Justamente volví a engancharme a “La mitad del cielo”. No sé, quizá sea la décima vez que la vea y, siempre la acabo, no sé porqué.
Hoy mi atención acabó centrándose en esa abuela mágica que tiene bisnieta mágicas -quizá como María, aunque nunca le he dicho nada, presiento de manera firme que lo es.
Si, sí, no me equivoco, es la bisnieta la que ha heredado esas cosillas extras que tiene la abuela de su madre. Pero que pena, no pude tratarla. Ni María, tan siquiera pudo conocerla.
Y yo pienso de mi abuela. No en esa, en la otra. En la que nunca me quiso. En la que no sé porqué -o quizás si- me apartó de su lado. Es cierto que perdí un punto cuando no recibí su nombre, pero no todas lo recibieron y tuvieron igual pago.

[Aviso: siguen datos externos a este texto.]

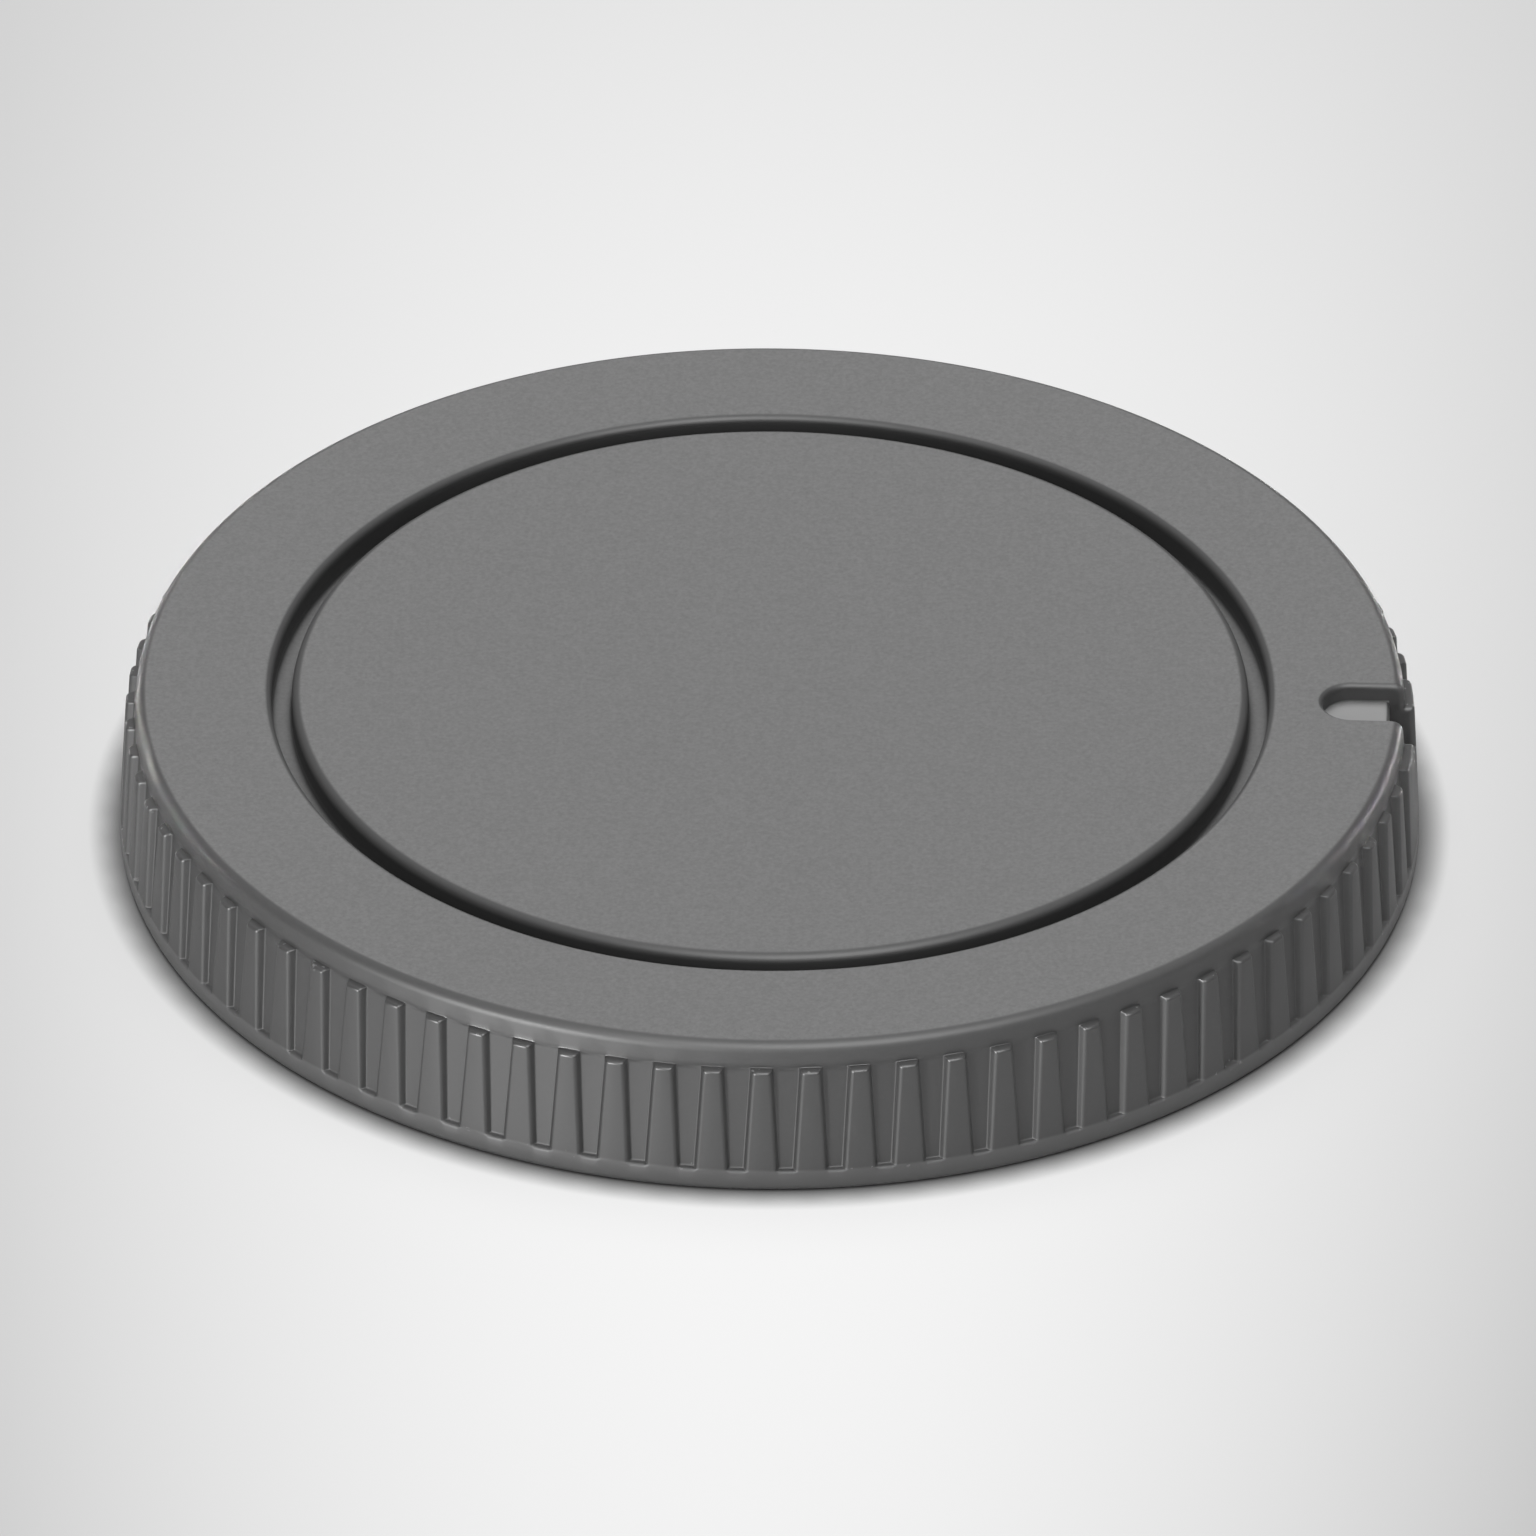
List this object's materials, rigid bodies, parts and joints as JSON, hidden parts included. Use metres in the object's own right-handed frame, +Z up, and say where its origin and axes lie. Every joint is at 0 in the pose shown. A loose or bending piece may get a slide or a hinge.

A mi me gustaba su olor a polvos de arroz, su tez blanca, inmaculada. No olía a abuela corriente, su aroma llegaba a los jazmines en el verano, procedente de su moña artesanal que elegante, regia, ubicaba en el ojal de su blusón de medio luto, llevado no sé por quien.
“¿Qué es algo y nada a la vez? El pez” Yo. Pero yo no soy pez. El pez es quien mi guarda. Desde siempre me guarda, aunque hubo un tiempo en el que yo estaba equivocada, o quizá no. Siempre fue un pez, sigue siendo un pez aquel de quien depende mi vida. Aunque la vida es tan frágil que, en cualquier momento, en un mar cualquiera, puede mimetizar la peza, esa que soy yo y que se engaña y, o, se equivoca una vez tras otra. Como cualquier mortal, aunque sin excederme. Por mi tranquilidad, no me educaron para ello.
Sigo en la búsqueda de ese eslabón perdido que no aparece y a pesar de ello, tengo la seguridad de que sigue ahí.
Ahora, aquí, en el corazón de María, aunque ella despiste por sus formas, tiene eso que, las mujeres de la familia buscan, creen tener y esperan que florezca, el poder, la sabiduría, el auténtico ser.